Did you know that the average CEO reads 60 books a year, sometimes one a week, according to a 2018 Inc.com article? That’s a lot of knowledge to digest, and frankly, who has that kind of time when you are pushing code all day? This number always stuck with me, not because I want to be a CEO, but because it highlights a massive information gap. We are drowning in content, and our brains, even with coffee, just cannot keep up.
This problem got me thinking about automation. Specifically, I wondered if I could build a system to automatically summarize books. Imagine feeding a massive text file, or even an EPUB, into a script and getting a concise, digestible summary back. It felt like a perfect developer challenge. I wanted to explore the potential of machine learning to cut through the noise, to distill complex narratives into their core components.
The Data Deluge: Why We Need a Better Filter
The publishing world is not slowing down. In 2022 alone, roughly 4 million new titles were published globally, according to Statista research. That is an insane amount of data. For developers, this translates into an overwhelming stream of potential knowledge, whether it is new programming books, technical specs, or even just general reading to stay sharp. We need tools that help us filter and consume this information efficiently. We cannot read everything. No one can.
Before I even thought about training a model, I had to consider the data itself. What makes a “good” summary? Is it extractive, pulling key sentences directly from the text? Or is it abstractive, generating new sentences that capture the meaning, much like a human would? My goal was the latter, something that truly understood and rephrased the core ideas. This meant I needed a dataset of professionally written, abstractive summaries linked to their source texts. That was the first hurdle.

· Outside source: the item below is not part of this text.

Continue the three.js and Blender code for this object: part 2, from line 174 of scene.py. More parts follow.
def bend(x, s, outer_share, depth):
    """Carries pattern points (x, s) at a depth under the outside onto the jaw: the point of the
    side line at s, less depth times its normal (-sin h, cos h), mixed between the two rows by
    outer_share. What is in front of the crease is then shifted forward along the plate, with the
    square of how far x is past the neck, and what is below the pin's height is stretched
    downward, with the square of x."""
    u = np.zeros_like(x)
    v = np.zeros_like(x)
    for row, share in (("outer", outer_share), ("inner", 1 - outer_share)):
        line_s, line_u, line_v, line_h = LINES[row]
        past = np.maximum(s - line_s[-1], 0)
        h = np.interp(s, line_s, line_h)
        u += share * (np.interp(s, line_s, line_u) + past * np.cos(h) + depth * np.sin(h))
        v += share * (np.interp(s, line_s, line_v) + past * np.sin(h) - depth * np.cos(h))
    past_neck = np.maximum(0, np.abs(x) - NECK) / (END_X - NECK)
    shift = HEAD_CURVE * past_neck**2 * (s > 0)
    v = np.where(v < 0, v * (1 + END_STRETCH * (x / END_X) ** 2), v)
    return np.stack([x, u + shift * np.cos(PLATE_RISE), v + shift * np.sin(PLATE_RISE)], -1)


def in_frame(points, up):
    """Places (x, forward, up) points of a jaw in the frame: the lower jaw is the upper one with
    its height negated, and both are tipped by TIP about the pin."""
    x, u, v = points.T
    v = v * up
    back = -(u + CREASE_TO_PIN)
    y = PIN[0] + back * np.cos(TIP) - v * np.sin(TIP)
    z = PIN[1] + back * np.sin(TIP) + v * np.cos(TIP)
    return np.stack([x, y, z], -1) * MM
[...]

Pulling this kind of data is not easy. It requires a lot of scraping and cleaning. You probably already know this if you have ever tried to build a dataset from the wild web.

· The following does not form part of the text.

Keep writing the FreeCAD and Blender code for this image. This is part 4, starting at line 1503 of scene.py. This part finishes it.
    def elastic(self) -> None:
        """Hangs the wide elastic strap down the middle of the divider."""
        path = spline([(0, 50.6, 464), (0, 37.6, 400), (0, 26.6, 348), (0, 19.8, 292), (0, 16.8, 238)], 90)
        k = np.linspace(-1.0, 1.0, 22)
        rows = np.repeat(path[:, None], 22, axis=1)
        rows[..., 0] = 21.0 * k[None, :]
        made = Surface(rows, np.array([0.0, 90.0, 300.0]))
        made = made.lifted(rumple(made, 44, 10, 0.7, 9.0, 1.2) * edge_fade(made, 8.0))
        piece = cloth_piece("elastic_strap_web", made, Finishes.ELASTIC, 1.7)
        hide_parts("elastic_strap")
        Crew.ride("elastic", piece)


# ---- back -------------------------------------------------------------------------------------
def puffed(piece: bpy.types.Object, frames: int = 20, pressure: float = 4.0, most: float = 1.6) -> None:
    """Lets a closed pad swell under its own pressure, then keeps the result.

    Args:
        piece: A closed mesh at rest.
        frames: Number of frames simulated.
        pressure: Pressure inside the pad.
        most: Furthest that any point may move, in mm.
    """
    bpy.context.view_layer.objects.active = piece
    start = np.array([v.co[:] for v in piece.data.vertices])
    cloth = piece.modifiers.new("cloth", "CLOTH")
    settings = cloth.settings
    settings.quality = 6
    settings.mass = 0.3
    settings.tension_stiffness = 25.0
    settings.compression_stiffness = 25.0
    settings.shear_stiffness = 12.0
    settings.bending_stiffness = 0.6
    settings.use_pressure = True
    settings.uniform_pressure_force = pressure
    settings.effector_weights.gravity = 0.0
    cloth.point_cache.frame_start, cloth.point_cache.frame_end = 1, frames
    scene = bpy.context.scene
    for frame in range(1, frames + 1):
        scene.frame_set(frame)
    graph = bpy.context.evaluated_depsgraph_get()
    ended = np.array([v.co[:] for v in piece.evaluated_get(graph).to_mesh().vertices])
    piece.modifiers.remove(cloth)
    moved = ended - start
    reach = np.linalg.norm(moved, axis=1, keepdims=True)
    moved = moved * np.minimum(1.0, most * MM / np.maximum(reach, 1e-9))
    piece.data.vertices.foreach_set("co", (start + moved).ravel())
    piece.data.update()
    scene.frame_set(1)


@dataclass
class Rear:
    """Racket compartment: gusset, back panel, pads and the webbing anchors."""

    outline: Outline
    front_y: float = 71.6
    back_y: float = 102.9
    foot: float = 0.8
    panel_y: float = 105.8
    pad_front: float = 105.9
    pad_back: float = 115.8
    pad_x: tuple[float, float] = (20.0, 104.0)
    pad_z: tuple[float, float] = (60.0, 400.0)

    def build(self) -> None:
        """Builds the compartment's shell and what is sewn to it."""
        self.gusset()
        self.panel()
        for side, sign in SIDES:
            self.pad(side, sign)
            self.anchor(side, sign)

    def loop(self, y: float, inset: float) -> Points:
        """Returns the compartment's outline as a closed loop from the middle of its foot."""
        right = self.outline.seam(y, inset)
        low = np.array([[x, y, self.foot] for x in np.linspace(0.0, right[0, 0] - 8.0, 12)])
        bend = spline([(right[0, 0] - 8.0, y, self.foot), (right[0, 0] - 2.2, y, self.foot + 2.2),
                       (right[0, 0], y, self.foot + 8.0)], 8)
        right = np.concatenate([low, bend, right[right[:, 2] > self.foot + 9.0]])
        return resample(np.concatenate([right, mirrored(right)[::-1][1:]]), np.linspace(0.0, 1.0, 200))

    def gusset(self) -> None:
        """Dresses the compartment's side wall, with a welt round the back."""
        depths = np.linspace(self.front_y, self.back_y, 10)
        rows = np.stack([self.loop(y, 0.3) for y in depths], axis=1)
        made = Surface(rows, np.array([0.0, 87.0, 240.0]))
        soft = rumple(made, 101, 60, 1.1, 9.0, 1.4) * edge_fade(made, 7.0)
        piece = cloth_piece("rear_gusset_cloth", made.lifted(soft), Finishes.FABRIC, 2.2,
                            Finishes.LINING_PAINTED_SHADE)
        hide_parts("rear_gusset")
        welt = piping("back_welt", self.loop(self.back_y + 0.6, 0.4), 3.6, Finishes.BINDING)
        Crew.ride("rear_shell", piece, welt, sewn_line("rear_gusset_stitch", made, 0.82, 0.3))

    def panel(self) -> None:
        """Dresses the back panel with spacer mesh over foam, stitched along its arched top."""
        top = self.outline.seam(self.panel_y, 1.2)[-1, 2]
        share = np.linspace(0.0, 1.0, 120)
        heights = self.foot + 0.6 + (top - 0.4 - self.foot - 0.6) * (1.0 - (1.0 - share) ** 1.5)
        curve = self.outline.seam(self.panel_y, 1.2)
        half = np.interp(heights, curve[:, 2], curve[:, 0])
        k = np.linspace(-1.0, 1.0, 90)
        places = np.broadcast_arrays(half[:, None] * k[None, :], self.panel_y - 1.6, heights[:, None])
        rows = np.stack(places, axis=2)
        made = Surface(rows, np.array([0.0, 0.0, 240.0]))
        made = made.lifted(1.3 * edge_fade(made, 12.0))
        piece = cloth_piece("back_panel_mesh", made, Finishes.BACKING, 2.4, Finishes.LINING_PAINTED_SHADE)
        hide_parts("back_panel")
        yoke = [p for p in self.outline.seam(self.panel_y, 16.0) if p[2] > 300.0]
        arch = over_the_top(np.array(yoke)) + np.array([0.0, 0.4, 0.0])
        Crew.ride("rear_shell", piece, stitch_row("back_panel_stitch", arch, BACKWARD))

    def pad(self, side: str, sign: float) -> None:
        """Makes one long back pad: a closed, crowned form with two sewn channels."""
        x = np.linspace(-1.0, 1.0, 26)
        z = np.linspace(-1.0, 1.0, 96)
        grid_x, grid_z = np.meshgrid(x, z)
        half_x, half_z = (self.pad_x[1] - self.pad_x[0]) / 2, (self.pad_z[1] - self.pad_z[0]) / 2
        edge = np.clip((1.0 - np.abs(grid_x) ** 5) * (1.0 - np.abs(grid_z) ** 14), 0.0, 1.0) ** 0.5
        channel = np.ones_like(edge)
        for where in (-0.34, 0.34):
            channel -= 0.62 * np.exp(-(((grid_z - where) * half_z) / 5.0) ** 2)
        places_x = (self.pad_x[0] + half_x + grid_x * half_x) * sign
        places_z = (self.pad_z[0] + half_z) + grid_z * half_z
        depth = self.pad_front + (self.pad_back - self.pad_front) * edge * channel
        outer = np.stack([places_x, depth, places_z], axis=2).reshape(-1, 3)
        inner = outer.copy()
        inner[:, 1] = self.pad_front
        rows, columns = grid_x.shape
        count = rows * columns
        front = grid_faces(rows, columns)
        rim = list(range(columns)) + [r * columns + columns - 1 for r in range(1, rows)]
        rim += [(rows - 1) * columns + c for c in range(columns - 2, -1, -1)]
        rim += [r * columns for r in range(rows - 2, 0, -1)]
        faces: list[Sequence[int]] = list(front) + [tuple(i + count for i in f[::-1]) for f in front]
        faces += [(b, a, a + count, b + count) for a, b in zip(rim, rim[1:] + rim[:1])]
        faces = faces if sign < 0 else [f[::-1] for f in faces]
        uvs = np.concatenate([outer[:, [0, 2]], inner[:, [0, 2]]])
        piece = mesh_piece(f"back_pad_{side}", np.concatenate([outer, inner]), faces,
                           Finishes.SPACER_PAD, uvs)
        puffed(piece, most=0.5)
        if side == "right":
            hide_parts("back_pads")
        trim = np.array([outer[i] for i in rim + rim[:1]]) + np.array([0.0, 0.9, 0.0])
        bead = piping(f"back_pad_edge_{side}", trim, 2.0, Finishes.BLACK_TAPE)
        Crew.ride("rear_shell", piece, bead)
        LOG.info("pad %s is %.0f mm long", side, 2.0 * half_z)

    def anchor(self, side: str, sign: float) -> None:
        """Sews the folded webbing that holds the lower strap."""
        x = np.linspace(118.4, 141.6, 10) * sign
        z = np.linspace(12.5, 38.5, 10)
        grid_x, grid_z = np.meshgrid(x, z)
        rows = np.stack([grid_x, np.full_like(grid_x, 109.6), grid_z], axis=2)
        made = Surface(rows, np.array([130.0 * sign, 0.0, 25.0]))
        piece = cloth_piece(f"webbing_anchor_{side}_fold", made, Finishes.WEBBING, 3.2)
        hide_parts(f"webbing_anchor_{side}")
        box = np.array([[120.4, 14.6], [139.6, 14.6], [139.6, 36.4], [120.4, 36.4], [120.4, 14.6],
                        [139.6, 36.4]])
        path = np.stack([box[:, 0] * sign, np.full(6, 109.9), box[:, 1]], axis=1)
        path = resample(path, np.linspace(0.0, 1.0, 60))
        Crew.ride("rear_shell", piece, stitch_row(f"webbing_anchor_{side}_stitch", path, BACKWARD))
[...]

My Quest for Training Data: Scraping the Literary Web
My journey started with a simple question: Where do people go for book summaries? The usual suspects came up: Goodreads, Amazon, various literary review sites, and even academic databases. I needed pairs of full book texts and their corresponding summaries. This is where the real developer work began.
I built a Python script using Beautiful Soup for parsing HTML and Requests for fetching pages. For sites with dynamic content, I used Puppeteer running in headless mode. It is a fantastic tool for rendering JavaScript heavy pages and then scraping the results. I focused on publicly available books from Project Gutenberg for the full text, then tried to match them with summaries from various review sites. This matching process was a nightmare, honestly. Different titles, different editions, sometimes just slight variations that threw off my automated matching.
After weeks of scraping and manual verification, I managed to compile a dataset of over 1,000 book summaries. Each summary was paired with its original book text. This was my gold mine. The books covered a range of genres, from classic literature to non-fiction. I wanted diversity to make the model strong. The data was far from perfect. Some summaries were short, others were quite long. Some were more analytical, others purely descriptive. Still, it was a start.
Choosing the Right Model: Abstractive vs. Extractive Summarization
With the dataset in hand, the next step was selecting a machine learning model. Text summarization generally falls into two categories: extractive and abstractive. Extractive summarization identifies and pulls the most important sentences directly from the original text. Think of it like highlighting. Abstractive summarization, on the other hand, generates new sentences and phrases to create a concise summary, much like a human would write.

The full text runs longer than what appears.